Sudah Semestinya Tidak Ada Guru Honorer di Dunia
Dua minggu lalu, saya sempat berbincang dengan teman sebaya terkait kecilnya bayaran guru honorer di daerah kami. Ia mencoba melakukan kalkusi yang berkesimpulan bahwa apa yang guru dapat dari sekolah tidak pernah cukup. Saya kemudian berujar dengan tegas bahwa wajar jika kemudian banyak guru beralih profesi.
Ketika membaca berita pemecatan ratusan guru honorer, di satu sisi saya merasa sangat bersyukur. Di saat yang sama saya jengkel dengan tindakan semacam ini. Saya bersyukur musabab pemberhentian tersebut membebaskan mereka dari pekerjaan yang tidak layak. Juga jengkel lantaran hal tersebut menunjukkan bahwa pemerintah tidak punya sensitifitas terhadap kerentanan guru.
Bagi guru yang mempunyai banyak pilihan untuk bekerja di banyak sektor, pemberhentian barangkali tidak sedemikian mengerikan. Tapi coba bayangkan guru yang hanya bertumpu pada pendapatan dari honor yang tidak seberapa itu? Sudah tidak seberapa, diberhentikan pula!
Argumen utama Budi Awaludin (Plt. Kepala Dinas Pendidikan DKI Jakarta) menarik untuk dibedah. Ia katakan bahwa mekanisme pengangkatan guru honorer ini tidak melalui seleksi yang jelas. Selain itu, mereka juga dibayar dengan bantual operasional sekolah (BOS). Dengan kata lain, ia mengharapkan seleksi ketat pada pengangkatan guru honorer.
Tidak Tahu Kondisi di Lapangan
Tanpa ragu saya bisa katakan bahwa yang terhormat Pak Budi tidak tahu kondisi di lapangan. Ada banyak sekolah yang kekurangan tenaga pengajar. Mestinya, keberadaan guru honorer yang bayarannya tidak seberapa itu perlu ia syukuri. Bukan malah menyapu rata lantaran dianggap tidak melalui proses seleksi yang proper.

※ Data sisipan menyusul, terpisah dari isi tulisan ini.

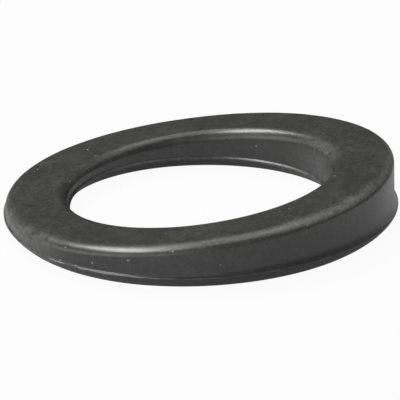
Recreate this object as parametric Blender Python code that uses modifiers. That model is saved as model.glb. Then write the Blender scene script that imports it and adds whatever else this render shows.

Ia barangkali tidak pernah melihat di banyak sekolah seorang guru bisa mengajar di seorang guru bisa mengajar di dua sampai tiga kelas di waktu yang sama. Ini adalah pemandangan yang biasa di daerah-daerah terpencil. Kalau di Jakarta? Saya kira tidak bakal jauh beda. Artinya, kebutuhan tenaga pengajar yang meniscayakan pengangkatan guru honorer.
Oleh sebab itu, pengangkatan guru honorer ini bukan berangkat dari ruang kosong. Ia tidak hanya kebutuhan yang tidak beralasan, melainkan kebutuhan mendesak. Barangkali hal ini pula yang harus Pak Budi pikirkan—demikian juga pemerintahan Indonesia secara luas—bagaimana menjamin ketersediaan dan kehidupan yang layak untuk para tenaga didik.
Hapus Guru Honorer
Di kepala saya tidak ada konsep guru honorer, adanya guru yang mendapat bayaran rendah dan tak seberapa. Sepertinya bukan rahasia lagi kalau bayaran yang guru honorer terima memang tidak seberapa. Buat makan sebulan saja tidak cukup, apalagi untuk di kota-kota yang besar.
Karenanya, pemerintah mestinya mempunyai solusi terbaik untuk persoalan ini. Kalau boleh usul hapus saja guru honorer, setarakan saja semua guru. Tentu tidak banyak yang menerima usul saya ini. Tidak apa-apa, jika begitu para pengambil kebijakan bisa mempetimbangkan jalan keluar yang terbaik. Bisa kan? Masa iya saya terus.